┌────────
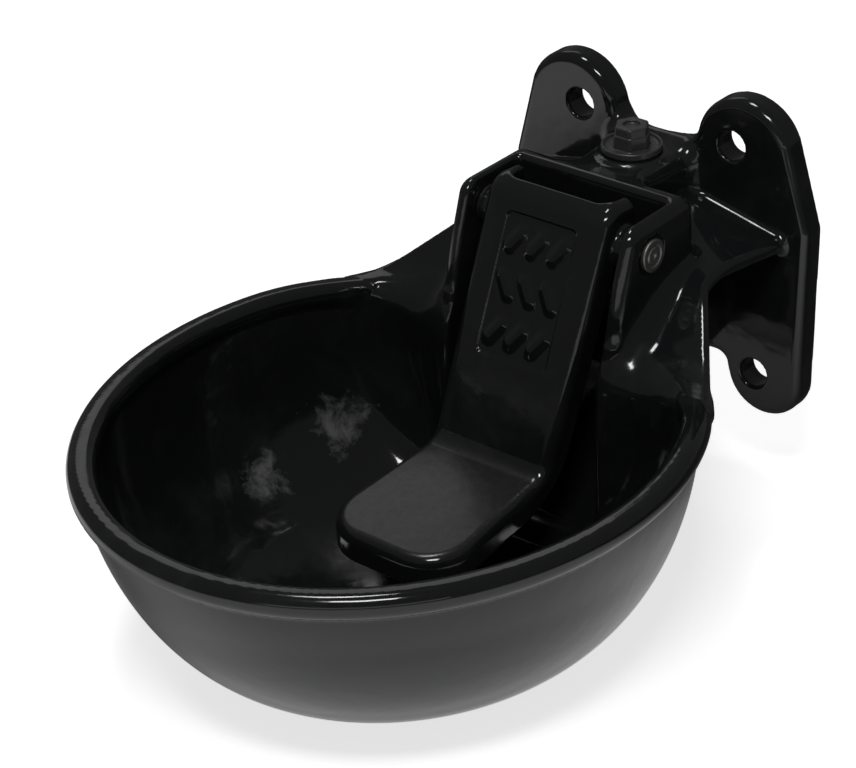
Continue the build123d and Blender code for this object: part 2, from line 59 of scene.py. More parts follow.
└────────
┌────────
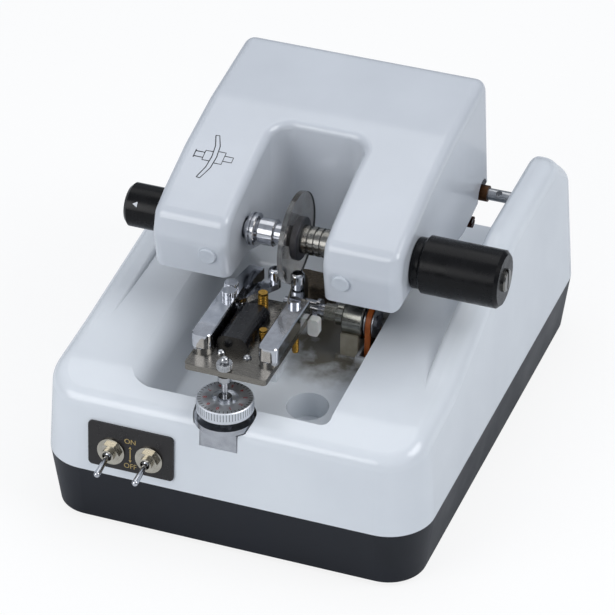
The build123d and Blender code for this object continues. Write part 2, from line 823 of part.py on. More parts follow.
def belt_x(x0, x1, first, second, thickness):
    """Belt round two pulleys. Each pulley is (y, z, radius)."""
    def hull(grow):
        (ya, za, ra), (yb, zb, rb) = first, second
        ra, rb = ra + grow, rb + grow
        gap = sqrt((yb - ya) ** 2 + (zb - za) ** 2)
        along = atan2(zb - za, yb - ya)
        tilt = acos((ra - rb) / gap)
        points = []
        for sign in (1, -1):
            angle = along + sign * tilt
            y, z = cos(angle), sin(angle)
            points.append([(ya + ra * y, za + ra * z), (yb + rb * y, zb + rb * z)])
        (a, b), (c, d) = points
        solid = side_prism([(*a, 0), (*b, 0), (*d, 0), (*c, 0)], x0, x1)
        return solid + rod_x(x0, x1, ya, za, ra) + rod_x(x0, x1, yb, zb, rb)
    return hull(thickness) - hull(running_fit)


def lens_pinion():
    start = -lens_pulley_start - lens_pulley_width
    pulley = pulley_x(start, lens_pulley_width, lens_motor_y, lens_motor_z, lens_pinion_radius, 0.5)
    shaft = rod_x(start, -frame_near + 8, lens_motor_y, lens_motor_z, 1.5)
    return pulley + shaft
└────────
### [What to do]
In the records above, how many lines include "code"? Give that number and nothing more.

### [Reply to the task]
2